## EXERCISE
The listing must be reproduced in full, exactly as it stands.
## start MATERIALS PROVIDED
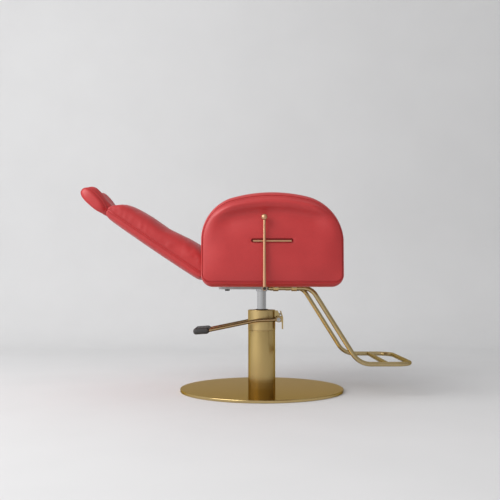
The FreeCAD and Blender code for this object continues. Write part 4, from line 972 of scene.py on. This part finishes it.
# Studio: a pale seamless floor and backdrop, one large soft key light at the upper left in
# front, and the camera level with the seat, beside the chair.
def sweep_floor():
    """Seamless floor that curves up into the backdrop."""
    half_width, near_end, bend_start, bend_radius = 6.0, -3.2, 1.7, 0.8
    wall = bend_start + bend_radius
    profile = [(near_end, 0.0)] + [(y, 0.0) for y in np.linspace(-2.5, bend_start, 12)]
    profile += [(bend_start + bend_radius * math.sin(a), bend_radius - bend_radius * math.cos(a))
                for a in np.linspace(0.1, math.pi / 2, 14)]
    profile += [(wall, height) for height in (1.6, 3.0, 5.0)]
    points = [(x, y, z) for x in (-half_width, half_width) for y, z in profile]
    mesh = bpy.data.meshes.new("studio_floor")
    mesh.from_pydata(points, [], grid_faces(2, len(profile)))
    mesh.shade_smooth()
    return new_object("studio_floor", mesh)


backdrop, paper, shader, place = new_material("studio_paper")
fibre = noise(paper, place, 3.0, 3.0)
feed(paper, shader, {"Base Color": ramp(paper, fibre, (0.715, 0.715, 0.72), (0.735, 0.735, 0.74)),
                     "Roughness": 0.8,
                     "Specular IOR Level": 0.1})
floor = sweep_floor()
floor.data.materials.append(backdrop)

sky = bpy.data.worlds.new("studio_air")
sky.use_nodes = True
air = sky.node_tree
around = put(air, "ShaderNodeTexCoord").outputs["Generated"]
sideways = put(air, "ShaderNodeSeparateXYZ", {"Vector": around}).outputs["X"]
share = put(air, "ShaderNodeMapRange", {"Value": sideways, "From Min": -1.0, "From Max": 1.0})
glow = ramp(air, share.outputs["Result"], (1.0, 1.0, 1.0), (0.50, 0.50, 0.50), 0.0, 1.0)
feed(air, air.nodes["Background"], {"Color": glow, "Strength": 0.765})
bpy.context.scene.world = sky

lamp = bpy.data.lights.new("key_light", "AREA")
lamp.shape = "SQUARE"
lamp.size = 3.0
lamp.energy = 132.0
lamp_place = Vector((-2.8, -2.0, 2.5))
lamp_target = Vector((0.0, 0.1, 0.4))
key_light = new_object("key_light", lamp)
key_light.location = lamp_place
key_light.rotation_euler = (lamp_target - lamp_place).to_track_quat("-Z", "Y").to_euler()

lens = bpy.data.cameras.new("photo_camera")
lens.lens = 50.749
lens.sensor_width = 36.0
camera = new_object("photo_camera", lens)
camera.location = (-0.05033, -2.62847, 0.38111)
camera.rotation_euler = (math.radians(93.0), 0.0, math.radians(-0.150))
bpy.context.scene.camera = camera
bpy.context.scene.view_settings.view_transform = "Standard"
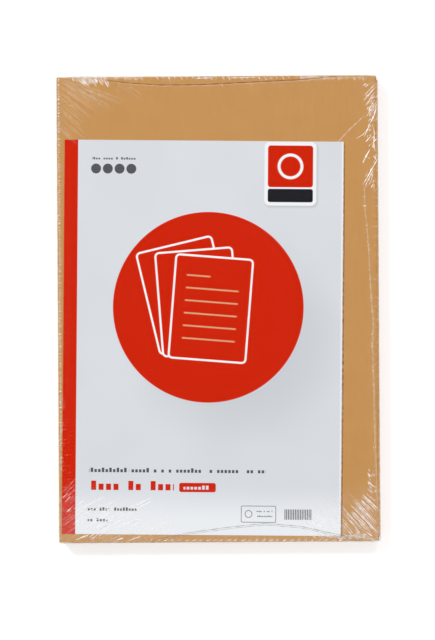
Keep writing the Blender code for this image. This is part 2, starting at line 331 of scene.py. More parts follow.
## end MATERIALS PROVIDED
## ANSWER TO THIS TASK
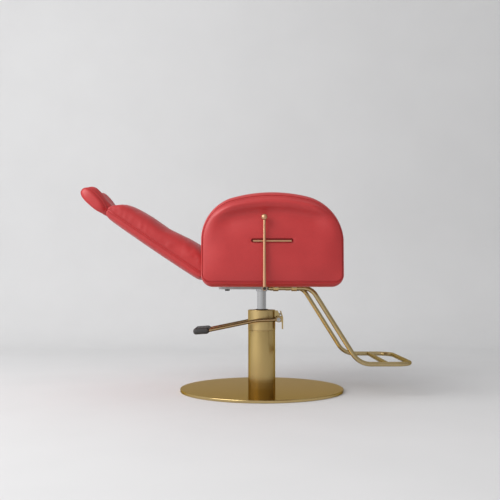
The FreeCAD and Blender code for this object continues. Write part 4, from line 972 of scene.py on. This part finishes it.
# Studio: a pale seamless floor and backdrop, one large soft key light at the upper left in
# front, and the camera level with the seat, beside the chair.
def sweep_floor():
    """Seamless floor that curves up into the backdrop."""
    half_width, near_end, bend_start, bend_radius = 6.0, -3.2, 1.7, 0.8
    wall = bend_start + bend_radius
    profile = [(near_end, 0.0)] + [(y, 0.0) for y in np.linspace(-2.5, bend_start, 12)]
    profile += [(bend_start + bend_radius * math.sin(a), bend_radius - bend_radius * math.cos(a))
                for a in np.linspace(0.1, math.pi / 2, 14)]
    profile += [(wall, height) for height in (1.6, 3.0, 5.0)]
    points = [(x, y, z) for x in (-half_width, half_width) for y, z in profile]
    mesh = bpy.data.meshes.new("studio_floor")
    mesh.from_pydata(points, [], grid_faces(2, len(profile)))
    mesh.shade_smooth()
    return new_object("studio_floor", mesh)


backdrop, paper, shader, place = new_material("studio_paper")
fibre = noise(paper, place, 3.0, 3.0)
feed(paper, shader, {"Base Color": ramp(paper, fibre, (0.715, 0.715, 0.72), (0.735, 0.735, 0.74)),
                     "Roughness": 0.8,
                     "Specular IOR Level": 0.1})
floor = sweep_floor()
floor.data.materials.append(backdrop)

sky = bpy.data.worlds.new("studio_air")
sky.use_nodes = True
air = sky.node_tree
around = put(air, "ShaderNodeTexCoord").outputs["Generated"]
sideways = put(air, "ShaderNodeSeparateXYZ", {"Vector": around}).outputs["X"]
share = put(air, "ShaderNodeMapRange", {"Value": sideways, "From Min": -1.0, "From Max": 1.0})
glow = ramp(air, share.outputs["Result"], (1.0, 1.0, 1.0), (0.50, 0.50, 0.50), 0.0, 1.0)
feed(air, air.nodes["Background"], {"Color": glow, "Strength": 0.765})
bpy.context.scene.world = sky

lamp = bpy.data.lights.new("key_light", "AREA")
lamp.shape = "SQUARE"
lamp.size = 3.0
lamp.energy = 132.0
lamp_place = Vector((-2.8, -2.0, 2.5))
lamp_target = Vector((0.0, 0.1, 0.4))
key_light = new_object("key_light", lamp)
key_light.location = lamp_place
key_light.rotation_euler = (lamp_target - lamp_place).to_track_quat("-Z", "Y").to_euler()

lens = bpy.data.cameras.new("photo_camera")
lens.lens = 50.749
lens.sensor_width = 36.0
camera = new_object("photo_camera", lens)
camera.location = (-0.05033, -2.62847, 0.38111)
camera.rotation_euler = (math.radians(93.0), 0.0, math.radians(-0.150))
bpy.context.scene.camera = camera
bpy.context.scene.view_settings.view_transform = "Standard"
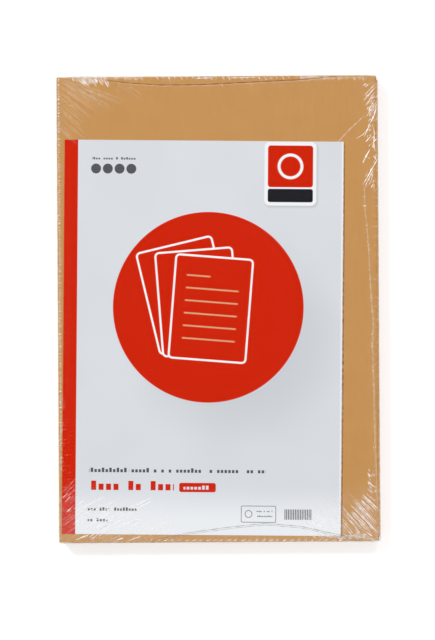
Keep writing the Blender code for this image. This is part 2, starting at line 331 of scene.py. More parts follow.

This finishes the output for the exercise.